**Required work:** Locate all lines with the word "bends" and copy them out.
▬▬▬▬▬▬▬▬▬▬
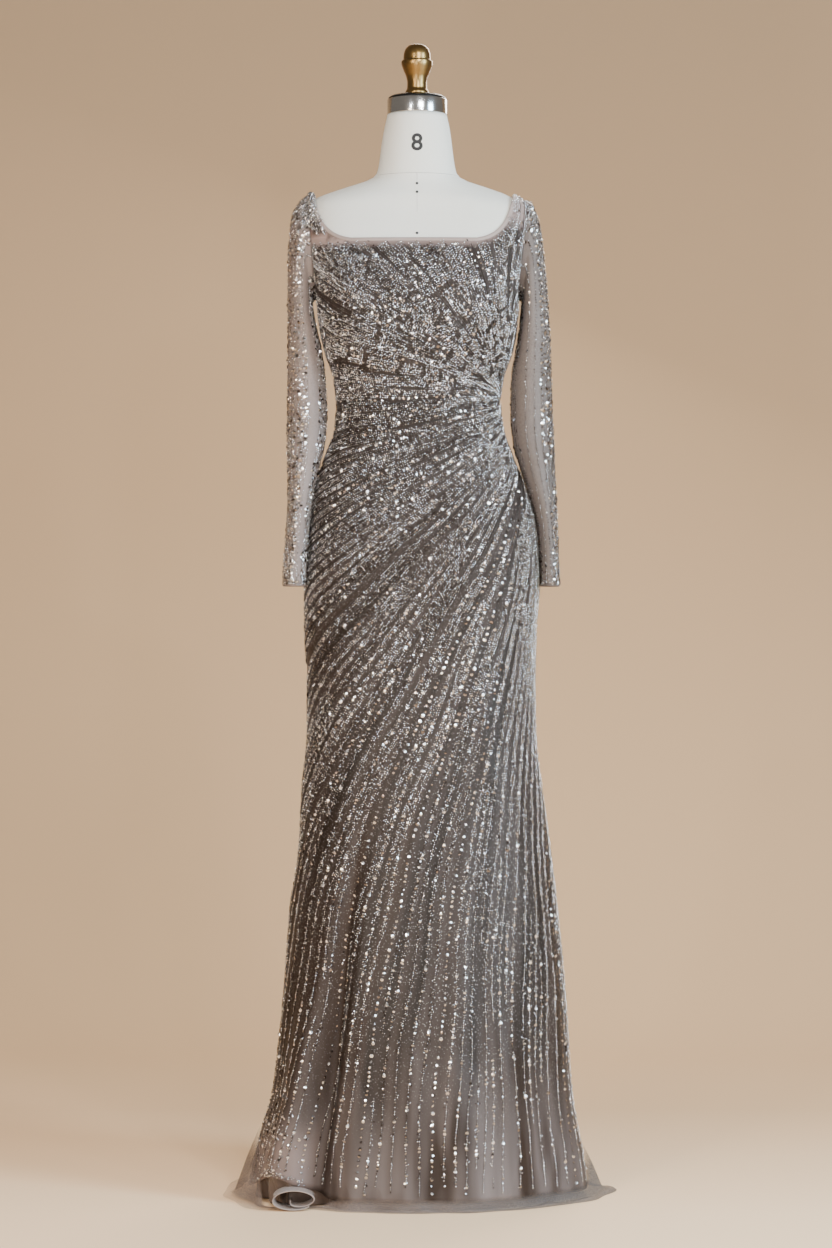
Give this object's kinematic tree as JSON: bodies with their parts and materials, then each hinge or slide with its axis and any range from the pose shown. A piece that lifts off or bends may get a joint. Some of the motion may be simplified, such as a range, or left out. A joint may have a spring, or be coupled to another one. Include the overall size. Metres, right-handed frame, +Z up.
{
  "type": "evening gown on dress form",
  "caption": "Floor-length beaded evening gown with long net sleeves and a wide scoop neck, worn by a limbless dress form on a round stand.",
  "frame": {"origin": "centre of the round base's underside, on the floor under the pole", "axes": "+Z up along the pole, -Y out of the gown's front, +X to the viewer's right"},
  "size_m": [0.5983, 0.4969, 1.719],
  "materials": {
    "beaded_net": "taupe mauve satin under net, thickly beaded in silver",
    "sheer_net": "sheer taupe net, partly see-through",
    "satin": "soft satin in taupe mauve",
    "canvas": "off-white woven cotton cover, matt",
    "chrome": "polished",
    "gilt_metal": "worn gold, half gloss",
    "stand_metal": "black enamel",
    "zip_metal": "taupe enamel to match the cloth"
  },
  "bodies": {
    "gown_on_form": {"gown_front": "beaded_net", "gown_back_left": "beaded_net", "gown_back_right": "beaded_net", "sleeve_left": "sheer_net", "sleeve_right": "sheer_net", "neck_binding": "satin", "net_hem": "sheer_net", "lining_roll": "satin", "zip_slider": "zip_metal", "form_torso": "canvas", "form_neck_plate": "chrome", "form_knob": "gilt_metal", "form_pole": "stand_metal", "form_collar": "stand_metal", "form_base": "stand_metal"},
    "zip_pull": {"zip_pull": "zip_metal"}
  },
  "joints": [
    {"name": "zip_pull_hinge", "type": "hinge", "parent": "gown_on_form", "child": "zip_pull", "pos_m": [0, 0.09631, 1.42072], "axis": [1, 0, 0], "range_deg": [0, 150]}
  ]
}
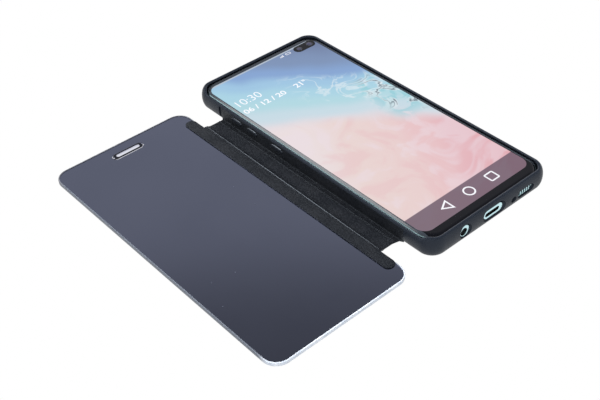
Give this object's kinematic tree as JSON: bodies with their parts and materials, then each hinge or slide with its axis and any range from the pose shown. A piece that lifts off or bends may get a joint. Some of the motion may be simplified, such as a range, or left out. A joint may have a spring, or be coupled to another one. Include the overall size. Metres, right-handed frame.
▬▬▬▬▬▬▬▬▬▬
**Full answer:**
Give this object's kinematic tree as JSON: bodies with their parts and materials, then each hinge or slide with its axis and any range from the pose shown. A piece that lifts off or bends may get a joint. Some of the motion may be simplified, such as a range, or left out. A joint may have a spring, or be coupled to another one. Include the overall size. Metres, right-handed frame, +Z up.
Give this object's kinematic tree as JSON: bodies with their parts and materials, then each hinge or slide with its axis and any range from the pose shown. A piece that lifts off or bends may get a joint. Some of the motion may be simplified, such as a range, or left out. A joint may have a spring, or be coupled to another one. Include the overall size. Metres, right-handed frame.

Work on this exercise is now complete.